Sometimes the things that hinder us can go unnoticed until we stop and reflect on our progress. Consider taking a moment to think about your last study session, and what you most struggled with. Is there a way you could alter your habits and your space to maximize your productivity? Below is a list of some examples. Feel free to get creative in how this looks for you.

  • If noise is an issue, consider choosing a calming lo-fi soundtrack, classical music, or binaural beats to listen to as you study. The lack of lyrics makes it easier to focus on your work. Depending on how loud you play it, it ensures that, if need be, you can hear the people around you.
  • If you find your mind wandering off or stuck on another train of thought, consider using your upcoming study break to write out what’s on your mind. You could also keep a notebook or sticky notes by your desk as you study so you don’t interrupt your workflow to follow that secondary train of thought. If this is a pattern for you, a journaling practice might be beneficial.
  • If you are having recurring headaches, consider ensuring you are well-hydrated and are taking enough breaks. Occasionally, I’ll study with sunglasses which lessens the effect of bright lights.

Choose something to look forward to

It’s no secret that the things we focus on influence how we view them. If studying is boring or unmotivating for you, try to choose one thing that you enjoy about the act of studying, and hone in on that. Neurons that fire together wire together. By focusing on what parts of studying you enjoy the most, you’re more likely to associate those positive feelings with your next study session. If there’s nothing you can think of, try some of the following:

  • You’ve probably already heard of this one, but try keeping a container of gum next to your desk and pop one each time you study; and if you take it before your test, it increases your ability to recall information
  • If gum isn’t your thing, how about a cup of tea or another drink? A hot or cool drink is helpful to keep you in the present moment rather than zoning out about the hundred other things you could be doing.
  • This one is good for hobbies that won’t suck you in for four hours wondering where your night went: Instead of spending your study breaks scrolling on your phone, try doodling, reading a “just for fun” book, or playing an instrument.

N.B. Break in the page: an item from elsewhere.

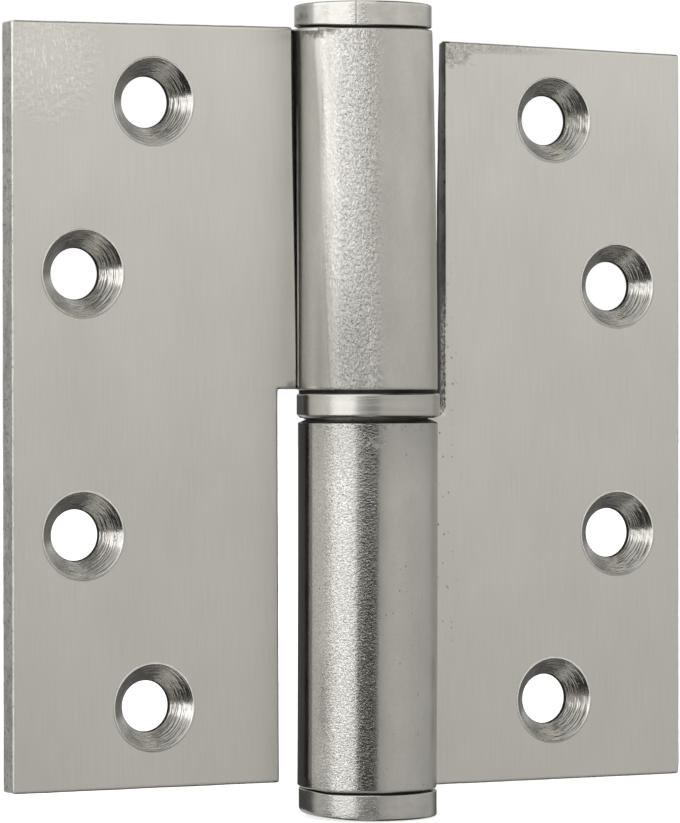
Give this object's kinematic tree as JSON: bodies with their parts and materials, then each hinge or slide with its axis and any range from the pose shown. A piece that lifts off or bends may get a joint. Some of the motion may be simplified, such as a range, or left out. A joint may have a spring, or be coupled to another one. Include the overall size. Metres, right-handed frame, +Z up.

My best advice is to implement these tips one at a time. Trying to do everything at once can be overwhelming, so if you choose even one or two of these tips for your next study session, consider it a win. In any case, take what works for you and leave what doesn’t. You know yourself better than a blog post does. Hopefully, these tips can help you the next time you find yourself unmotivated to study, or in need of a small pick-me-up.

Happy studying everyone! That's going to be you if you follow these tips (hopefully!)